Even so, we had sorted out his timeslot and song, selected and borrowed Elton John’s white piano and chosen his backing singers, Alison Moyet, Pete Townshend, Bowie and Bob. Harvey was to say later that the result of that meeting was a huge plus for the show.

Elton’s participation is an adventure story in itself, from his decision to let Jagger and Bowie sing Dancing In The Streets on their video even though it was already on Elton’s Wembley song list, to his asking George Michael to join him on stage with Andrew Ridgeley, thus giving us back 10 minutes of what would have been Wham!’s set time.
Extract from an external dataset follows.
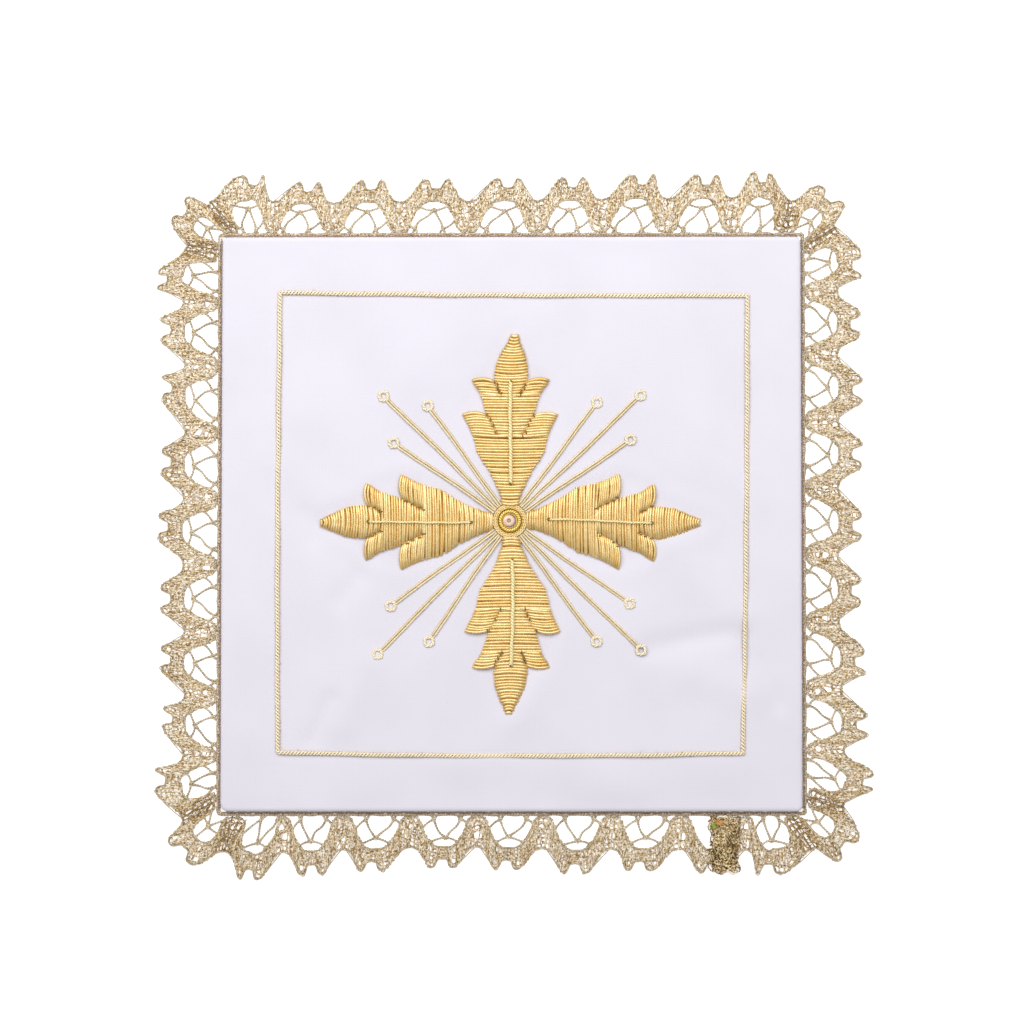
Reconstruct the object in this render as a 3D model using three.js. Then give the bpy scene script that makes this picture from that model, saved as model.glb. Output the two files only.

Elton also donned a chef’s hat and manned the barbecue at his Winnebago RV motor-home that we hid in the truck park three days earlier.

I had a post-show beer and burger with him before moving on to Legends Club in Mayfair where I had organised the BBC TV continuity broadcast from 10pm in order to maintain the link with the show in Philadelphia.

I had arranged for Cliff Richard to turn up at 1am and sing a song called A World Of Difference for us, hot-footing it from the Birmingham Odeon, where he had already played two charity shows that day.

Cliff arrived in the back of a white stretch limo that a man who runs a wedding car business in Essex had offered free of charge. It was just one of many incongruities that day. Happy ones, of course.

I haven’t yet mentioned Freddie Mercury and Queen. They delivered rock’s greatest live performance blast of all time, bar none.

Queen were there, everyone on the planet was with them, and I was there, standing in the wings.

Then it wasn’t Bob’s show and it certainly wasn’t mine. It was everyone’s show by that time.